What I learned from him.
It was a cold spring day in New England.
Cherry-tree flowers hung ripe and fluttering in the chilly breeze, and I watched the wind send their white petals blowing down the sidewalk ahead of me as I walked to my office.
Gray clouds hung low and menacing overhead.
“Why is it so cold out?” I thought grumpily.
As I approached the next block, I heard distant music playing on speakers, and what sounded like someone singing along.
A large, old Victorian house came into view, and along with it, a cheerful house painter perched high up on a ladder, singing “Could You Be Looooooved?” by Bob Marley, at the top of his lungs.
I couldn’t help but break into a wide smile, and as other passerby noticed the music and happy energy emanating from the house, they looked up and smiled, too.
This man was carefully painting the trim on the house white, and he was doing a good job. Best of all, he was upbeat, not self-conscious, and spreading some much–needed warmth on a cold spring day when most New Englanders were walking briskly and brusquely down the street, avoiding eye contact and hurrying to get to their next destination.

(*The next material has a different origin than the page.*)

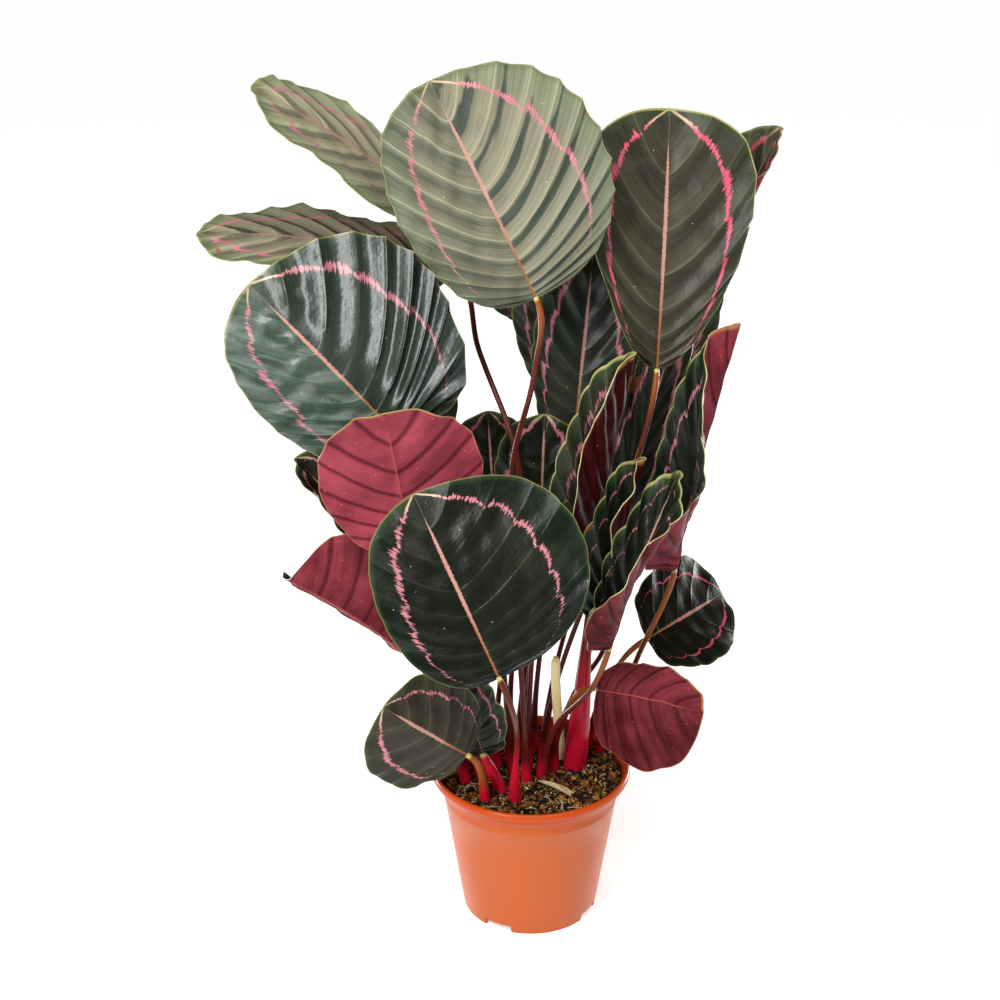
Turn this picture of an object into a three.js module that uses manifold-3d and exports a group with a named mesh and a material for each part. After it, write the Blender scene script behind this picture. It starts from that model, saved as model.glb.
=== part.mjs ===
// Potted calathea: a clump of pleated, round leaves on thin red stalks, in a moulded nursery pot.
// Millimetres, +Z up, the photographed front faces -Y. The plant is laid out with the pot's axis as
// the Z axis; at the end it all moves so that the middle of its box, on the floor, is the origin.
import * as THREE from "three";
import * as BufferGeometryUtils from "three/addons/utils/BufferGeometryUtils.js";
import Module from "manifold-3d";

// ---- driving dimensions -------------------------------------------------------------------------
const POT_HEIGHT = 110;
const POT_RIM_RADIUS = 70;
const POT_FOOT_RADIUS = 47.5;
const POT_WALL = 1.6;
const POT_FLOOR_UNDER = 6;
const POT_FLOOR_TOP = 7.6;
const POT_SECTORS = 40;
const FOOT_NOTCH_HEIGHT = 5;
const FOOT_NOTCH_WIDTH = 20;
const FOOT_NOTCH_ANGLES = [-119, -29, 61, 151];
const SOIL_TOP = 104.5;
const SOIL_SECTORS = 24;
const SOIL_BUMP = 1.4;
const GAP = 0.35;
const BLADE_THICKNESS = 0.8;
const BLADE_ROWS = 14;
const BLADE_COLUMNS = 3;
const PLEAT_DEPTH = 1.3;
const MARGIN_WAVES = 3.5;
const STALK_SIDES = 6;
const STALK_STEPS = 8;
const STALK_FOOT_Z = 97;
const HOLE_LENGTH = 12;
const STALK_TOP_RADIUS = 2.2;
const DEG = Math.PI / 180;

const LEAF_GREEN = 0x22382c;
const STALK_RED = 0x7a2a2c;
const SOIL_BROWN = 0x2e2118;
const POT_ORANGE = 0xd9662e;
const STRAW = 0xcdb78a;
const CREAM = 0xe3cf94;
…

I love that this person had a different perspective.
I love that he created his own warmth, and his own joy. On a cold day, I was quickly transported to Jamaica in my mind. I felt the sunshine, sandy beach and blue waters.
He was also doing a good job on his work at the same time. In fact, he was probably more careful, motivated, and productive because he was in a good mood.
I love that his happiness spread down to us on the sidewalk, even if only for a moment.
I was reminded of a great lesson: that miracles happen when we shift our perspective.
I got to my office and instead of feeling grumpy I turned on some reggae music and got down to work — happily.